• _TASK INSTRUCTIONS_
Repeat the material exactly as it appears.

-=-=-

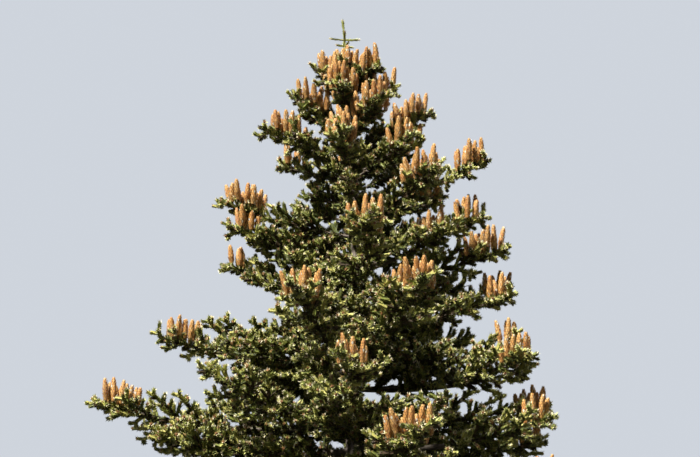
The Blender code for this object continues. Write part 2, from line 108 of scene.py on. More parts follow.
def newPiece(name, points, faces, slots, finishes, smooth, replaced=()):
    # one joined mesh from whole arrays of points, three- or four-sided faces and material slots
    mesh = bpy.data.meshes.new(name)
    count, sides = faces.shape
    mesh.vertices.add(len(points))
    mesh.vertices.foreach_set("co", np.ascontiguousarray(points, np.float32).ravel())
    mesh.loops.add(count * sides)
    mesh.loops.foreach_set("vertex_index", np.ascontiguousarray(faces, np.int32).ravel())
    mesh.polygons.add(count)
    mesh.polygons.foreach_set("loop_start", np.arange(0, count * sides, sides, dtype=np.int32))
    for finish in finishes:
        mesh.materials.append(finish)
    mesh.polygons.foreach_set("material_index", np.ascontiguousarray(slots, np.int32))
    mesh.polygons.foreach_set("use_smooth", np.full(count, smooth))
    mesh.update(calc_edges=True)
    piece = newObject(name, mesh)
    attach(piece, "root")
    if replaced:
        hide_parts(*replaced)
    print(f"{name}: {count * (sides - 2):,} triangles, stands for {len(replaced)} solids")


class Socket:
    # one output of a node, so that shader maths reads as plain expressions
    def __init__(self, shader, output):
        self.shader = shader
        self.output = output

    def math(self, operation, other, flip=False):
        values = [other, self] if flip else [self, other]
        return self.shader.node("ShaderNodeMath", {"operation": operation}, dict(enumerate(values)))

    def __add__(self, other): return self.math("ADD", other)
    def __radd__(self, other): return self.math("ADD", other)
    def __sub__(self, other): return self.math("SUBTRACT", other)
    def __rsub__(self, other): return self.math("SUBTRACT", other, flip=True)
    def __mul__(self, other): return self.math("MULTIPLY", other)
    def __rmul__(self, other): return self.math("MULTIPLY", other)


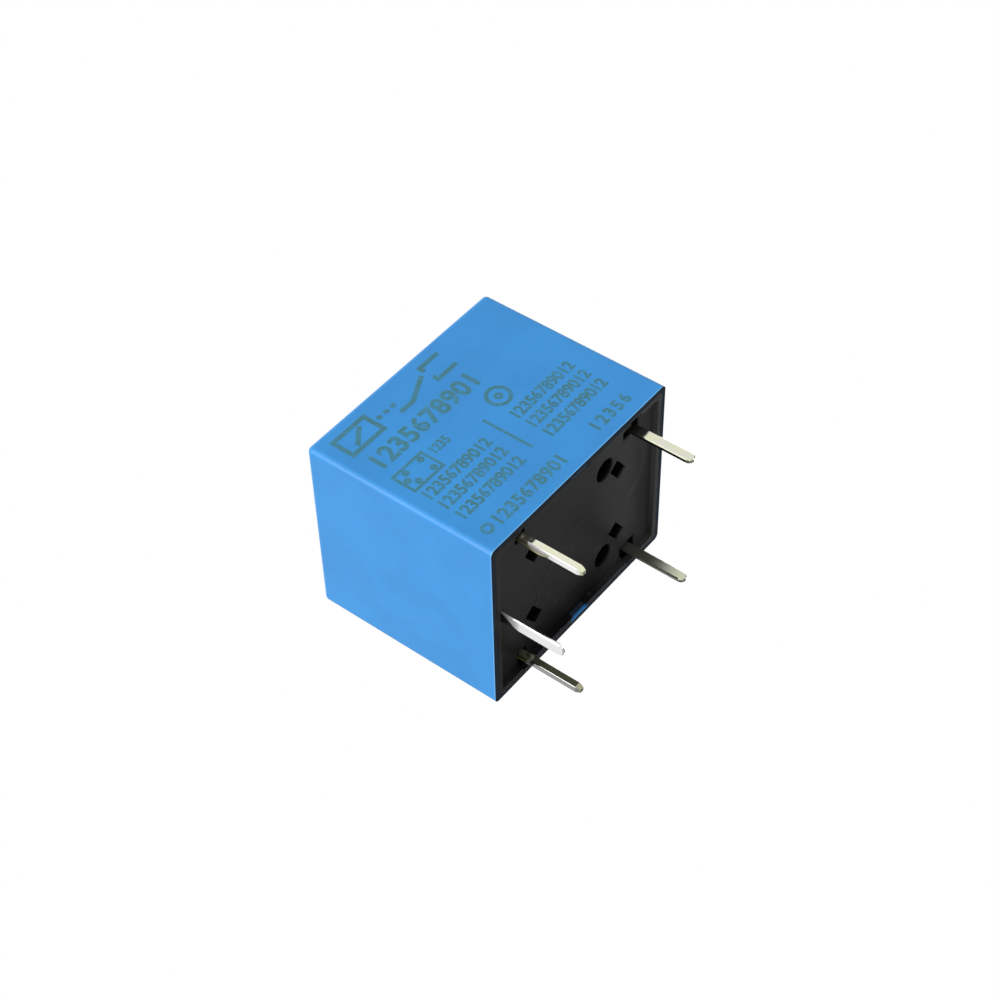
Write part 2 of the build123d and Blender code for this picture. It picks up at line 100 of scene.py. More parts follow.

-=-=-

• _TASK ANSWER_
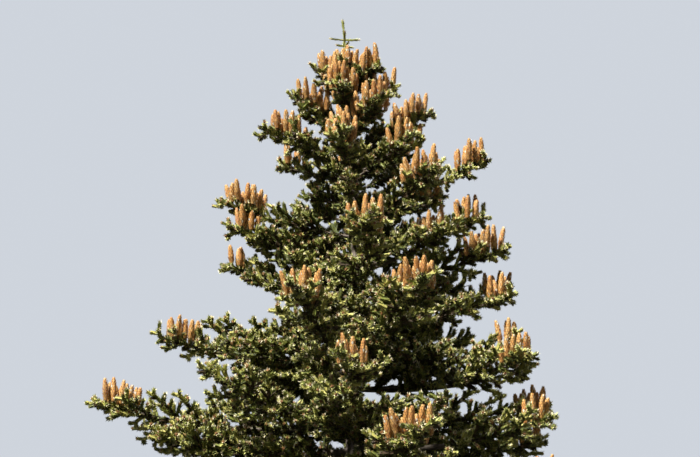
The Blender code for this object continues. Write part 2, from line 108 of scene.py on. More parts follow.
def newPiece(name, points, faces, slots, finishes, smooth, replaced=()):
    # one joined mesh from whole arrays of points, three- or four-sided faces and material slots
    mesh = bpy.data.meshes.new(name)
    count, sides = faces.shape
    mesh.vertices.add(len(points))
    mesh.vertices.foreach_set("co", np.ascontiguousarray(points, np.float32).ravel())
    mesh.loops.add(count * sides)
    mesh.loops.foreach_set("vertex_index", np.ascontiguousarray(faces, np.int32).ravel())
    mesh.polygons.add(count)
    mesh.polygons.foreach_set("loop_start", np.arange(0, count * sides, sides, dtype=np.int32))
    for finish in finishes:
        mesh.materials.append(finish)
    mesh.polygons.foreach_set("material_index", np.ascontiguousarray(slots, np.int32))
    mesh.polygons.foreach_set("use_smooth", np.full(count, smooth))
    mesh.update(calc_edges=True)
    piece = newObject(name, mesh)
    attach(piece, "root")
    if replaced:
        hide_parts(*replaced)
    print(f"{name}: {count * (sides - 2):,} triangles, stands for {len(replaced)} solids")


class Socket:
    # one output of a node, so that shader maths reads as plain expressions
    def __init__(self, shader, output):
        self.shader = shader
        self.output = output

    def math(self, operation, other, flip=False):
        values = [other, self] if flip else [self, other]
        return self.shader.node("ShaderNodeMath", {"operation": operation}, dict(enumerate(values)))

    def __add__(self, other): return self.math("ADD", other)
    def __radd__(self, other): return self.math("ADD", other)
    def __sub__(self, other): return self.math("SUBTRACT", other)
    def __rsub__(self, other): return self.math("SUBTRACT", other, flip=True)
    def __mul__(self, other): return self.math("MULTIPLY", other)
    def __rmul__(self, other): return self.math("MULTIPLY", other)


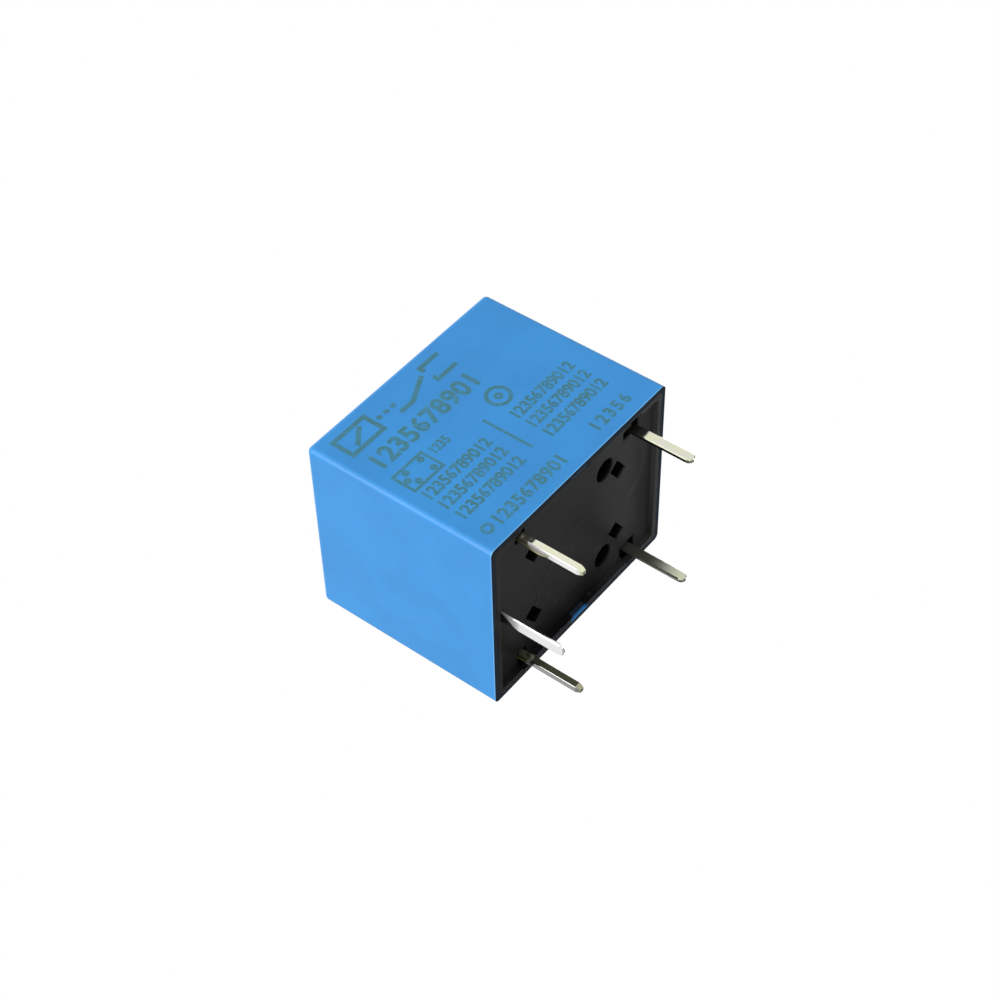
Write part 2 of the build123d and Blender code for this picture. It picks up at line 100 of scene.py. More parts follow.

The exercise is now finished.